As part of my series of blog posts about LGBT fiction, I’ve read a book that won’t appeal to everyone, which is sad, because it’s an incredible piece of literature! What Belongs to You by Gareth Greenwell deals with the themes of loss, rejection, identity and culture and how all these shape the adults we become.
The formative years of our lives can have a huge impact on how we navigate the extraordinarily chaotic nature of relationships we form as adults. Gareth Greenwell has written a book which captures with astute honestly, the damage that can be done to LGBT people by the negative judgment of family and community. Especially when as young adults they are struggling to accept their sexuality and place in a world, which sees them as different from what’s considered ‘normal’.

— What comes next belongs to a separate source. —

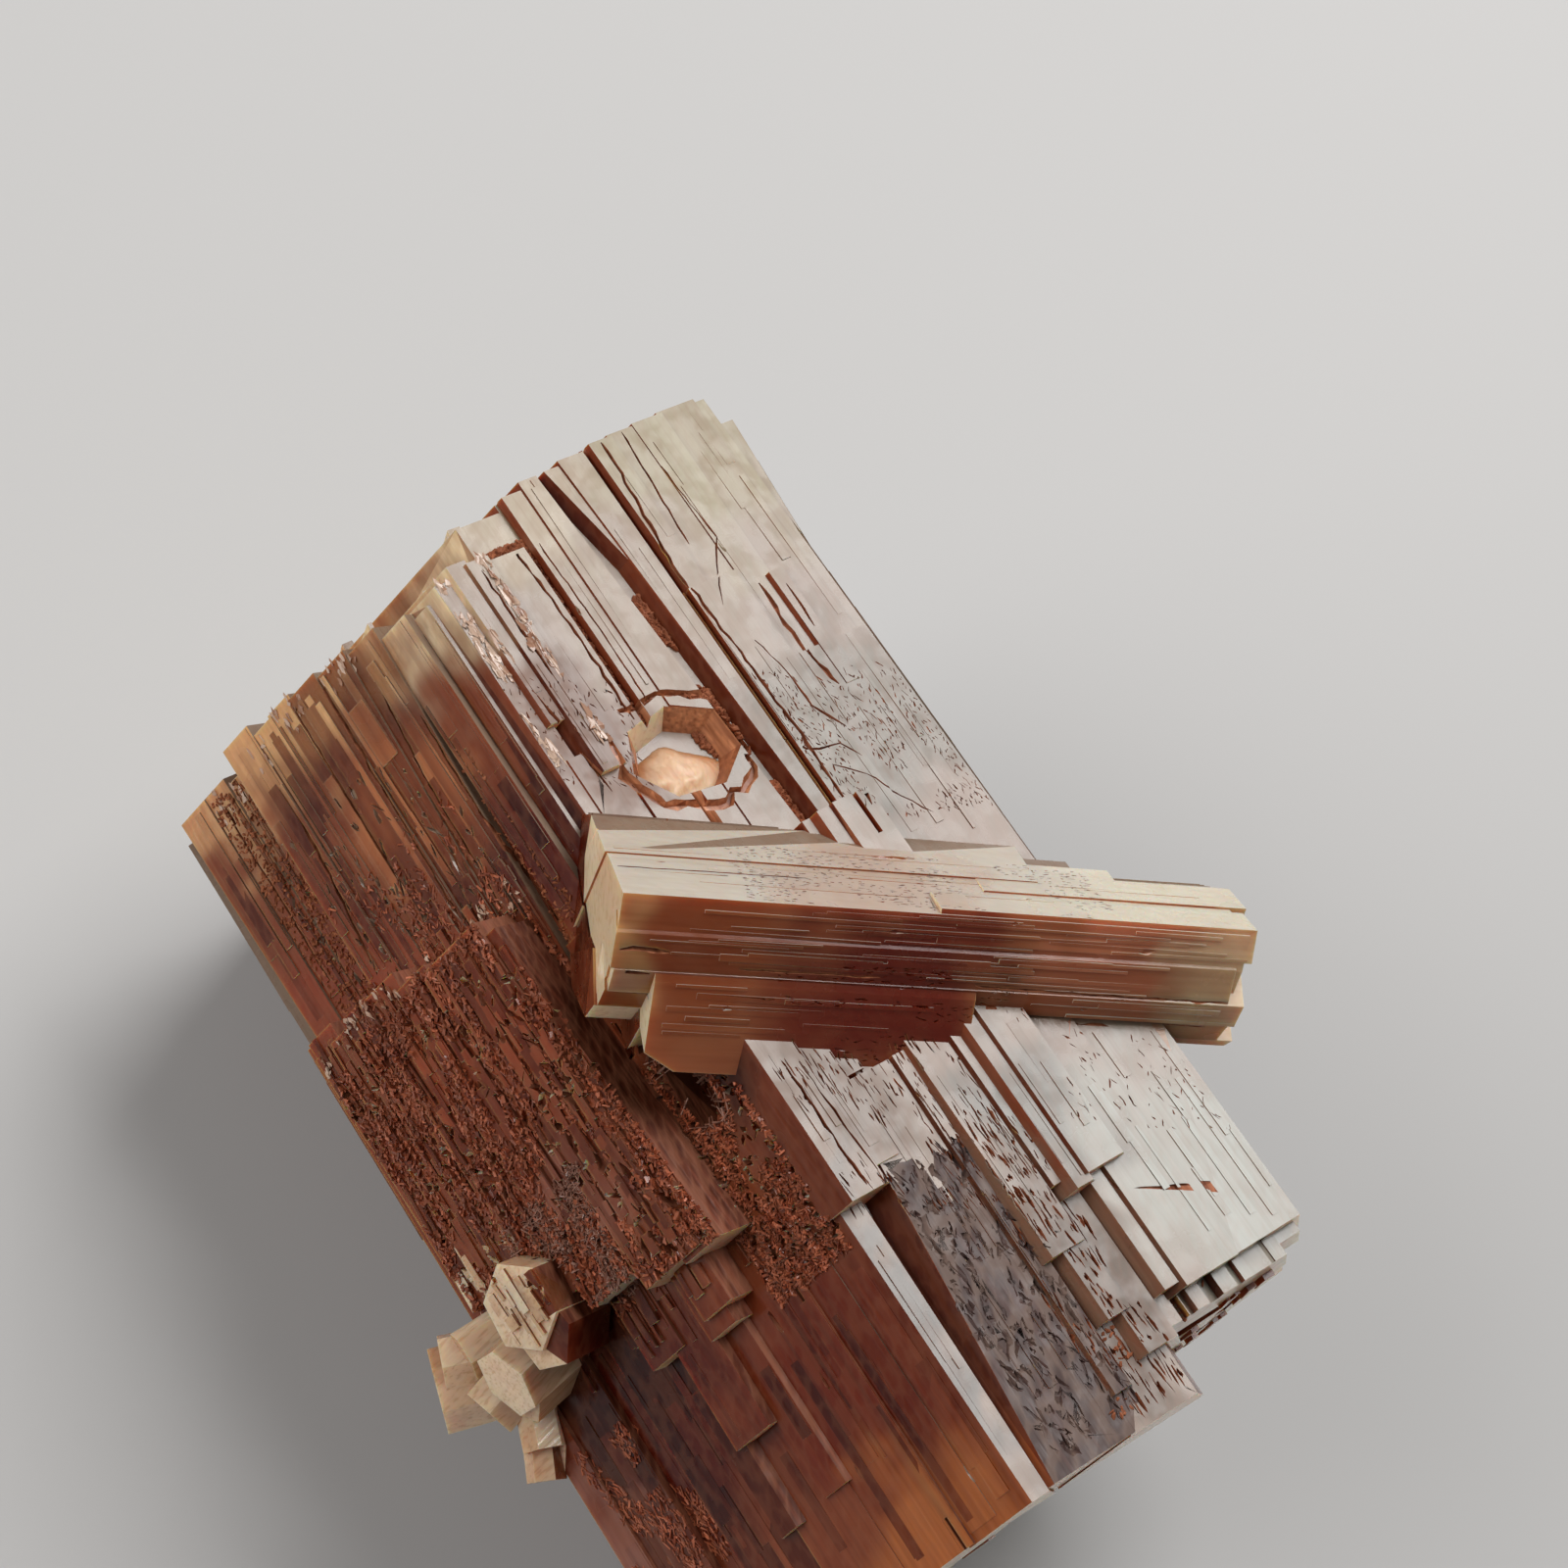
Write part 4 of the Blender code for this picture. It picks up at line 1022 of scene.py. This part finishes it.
# Small crystals that roughen the overgrowth and the hollow beside it.
CRUST = (
    Field("front", 8.5, 24.0, 3.8, 16.2, 4200, (0.08, 0.36), (0.04, 0.12), (0.03, 0.11),
          yaw=60.0, tilt=30.0, rises=(-0.6, 2.15), patch=-0.2),
    Field("front", 17.0, 27.5, 0.2, 4.2, 2200, (0.08, 0.3), (0.03, 0.09), (0.03, 0.1),
          yaw=90.0, tilt=34.0, rises=(-2.5, 2.15), patch=-0.3),
    Field("front", 2.5, 8.5, 4.0, 13.0, 500, (0.1, 0.4), (0.03, 0.09), (0.02, 0.06),
          yaw=60.0, tilt=20.0, bias=0.7, patch=0.0),
    Field("front", 27.0, 38.0, 12.5, 16.8, 900, (0.1, 0.5), (0.03, 0.08), (0.02, 0.06),
          yaw=40.0, tilt=20.0, patch=0.0),
)

# Broken scales along the head's edge and in the shattered stretch of the top. Their pale, smooth
# finish is partly the scales' own whiteness and partly painted glints.
FLAKES = (
    Field("top", -4.8, 5.0, 1.0, 3.4, 150, (0.2, 1.3), (0.06, 0.3), (0.005, 0.03),
          yaw=5.0, tilt=2.0, patch=0.0),
    Field("front", -5.7, -3.9, 0.6, 16.6, 60, (0.15, 0.8), (0.06, 0.2), (0.02, 0.05),
          yaw=6.0, tilt=6.0, patch=0.0),
    Field("front", 7.2, 8.4, 3.8, 16.2, 70, (0.12, 0.5), (0.06, 0.2), (0.03, 0.1),
          yaw=30.0, tilt=16.0, patch=0.0),
)

NEEDLES = (
    Field("front", 16.4, 20.6, 1.1, 2.9, 200, (0.4, 1.2), (0.02, 0.05), (0.02, 0.05),
          yaw=90.0, tilt=50.0),
    Field("front", 18.5, 23.5, 7.0, 12.5, 900, (0.15, 0.6), (0.02, 0.05), (0.02, 0.06),
          yaw=90.0, tilt=50.0, rises=(-0.6, 2.15), patch=-0.1),
)

# Clay that has settled in the grooves, on the ledges and in the steps' corners.
CLAY = (
    Field("top", -7.8, 12.5, 7.6, 10.6, 2600, (0.15, 0.55), (0.12, 0.34), (0.08, 0.22),
          yaw=80.0, tilt=20.0, rises=(-1.6, -0.12), patch=-0.1),
    Field("top", -5.0, 6.0, 4.0, 6.6, 700, (0.15, 0.5), (0.1, 0.3), (0.06, 0.2),
          yaw=80.0, tilt=20.0, rises=(-1.0, -0.2), patch=-0.1),
    Field("top", 24.0, 38.0, 5.0, 16.0, 500, (0.1, 0.4), (0.06, 0.2), (0.03, 0.1),
          yaw=80.0, tilt=20.0, rises=(-1.5, 0.3), patch=0.1),
    Field("front", -5.0, 11.0, 2.0, 15.0, 900, (0.1, 0.4), (0.05, 0.16), (0.04, 0.12),
          yaw=80.0, tilt=20.0, rises=(-2.0, -0.3)),
)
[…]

Telling the tale of an American lecturer who meets Mitko, a hustler with whom he enters a relationship of sorts, veering from instant sexual attraction to anguished rejection. It’s honest in its depiction of their sexual relationship and though powerfully erotic, this is not eroticism designed to titillate or shock, but a candid look at a relationship born from a need for physical contact.
Both the main characters are deeply flawed and damaged individuals, which makes them fascinating to read about. I found myself swaying from sympathy to deeply felt frustration towards both the American and Mitko, as both take advantage of the other’s weaknesses. Yet at the same time I found it equally effortless to care about them, because they are so damaged.
I recently saw a review that stated the book was boring because nothing happens, for me that misses the point of the story. It’s not full of action, of events, or grand gestures, but is a moving depiction of two men and the bond that connects them. In fact it is a master class in character led storytelling.
What Belongs To You will stay with me for some time to come and is a story I think will stand the test of time. So intricate that the more times it is read, the richer the reading experience will be!